### TASK GOAL
Can you reproduce the data beneath, keeping every line exact?

### STORED DATA
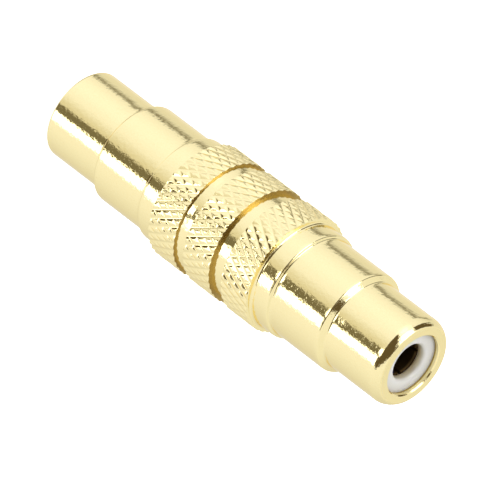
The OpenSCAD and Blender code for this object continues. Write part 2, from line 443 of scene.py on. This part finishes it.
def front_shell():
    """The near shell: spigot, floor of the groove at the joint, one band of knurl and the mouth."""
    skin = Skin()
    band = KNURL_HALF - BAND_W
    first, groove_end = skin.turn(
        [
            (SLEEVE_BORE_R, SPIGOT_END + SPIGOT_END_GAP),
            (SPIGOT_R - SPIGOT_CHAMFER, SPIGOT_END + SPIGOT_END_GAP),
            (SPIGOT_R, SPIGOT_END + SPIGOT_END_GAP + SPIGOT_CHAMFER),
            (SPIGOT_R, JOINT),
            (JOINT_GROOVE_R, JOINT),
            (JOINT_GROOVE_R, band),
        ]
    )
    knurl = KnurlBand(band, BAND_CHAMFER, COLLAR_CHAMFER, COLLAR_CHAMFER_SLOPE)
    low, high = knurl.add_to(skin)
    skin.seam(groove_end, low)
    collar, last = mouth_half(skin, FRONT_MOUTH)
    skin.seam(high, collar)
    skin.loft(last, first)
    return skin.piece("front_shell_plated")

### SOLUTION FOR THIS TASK
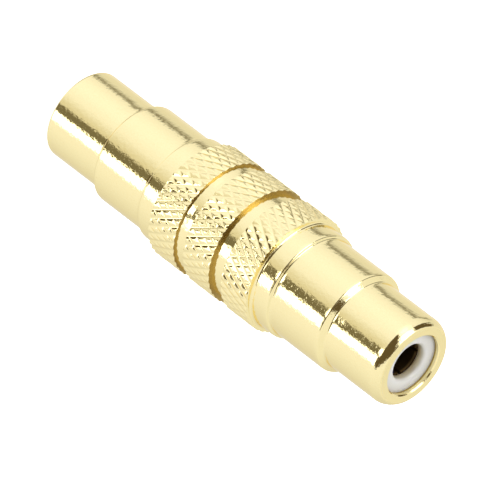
The OpenSCAD and Blender code for this object continues. Write part 2, from line 443 of scene.py on. This part finishes it.
def front_shell():
    """The near shell: spigot, floor of the groove at the joint, one band of knurl and the mouth."""
    skin = Skin()
    band = KNURL_HALF - BAND_W
    first, groove_end = skin.turn(
        [
            (SLEEVE_BORE_R, SPIGOT_END + SPIGOT_END_GAP),
            (SPIGOT_R - SPIGOT_CHAMFER, SPIGOT_END + SPIGOT_END_GAP),
            (SPIGOT_R, SPIGOT_END + SPIGOT_END_GAP + SPIGOT_CHAMFER),
            (SPIGOT_R, JOINT),
            (JOINT_GROOVE_R, JOINT),
            (JOINT_GROOVE_R, band),
        ]
    )
    knurl = KnurlBand(band, BAND_CHAMFER, COLLAR_CHAMFER, COLLAR_CHAMFER_SLOPE)
    low, high = knurl.add_to(skin)
    skin.seam(groove_end, low)
    collar, last = mouth_half(skin, FRONT_MOUTH)
    skin.seam(high, collar)
    skin.loft(last, first)
    return skin.piece("front_shell_plated")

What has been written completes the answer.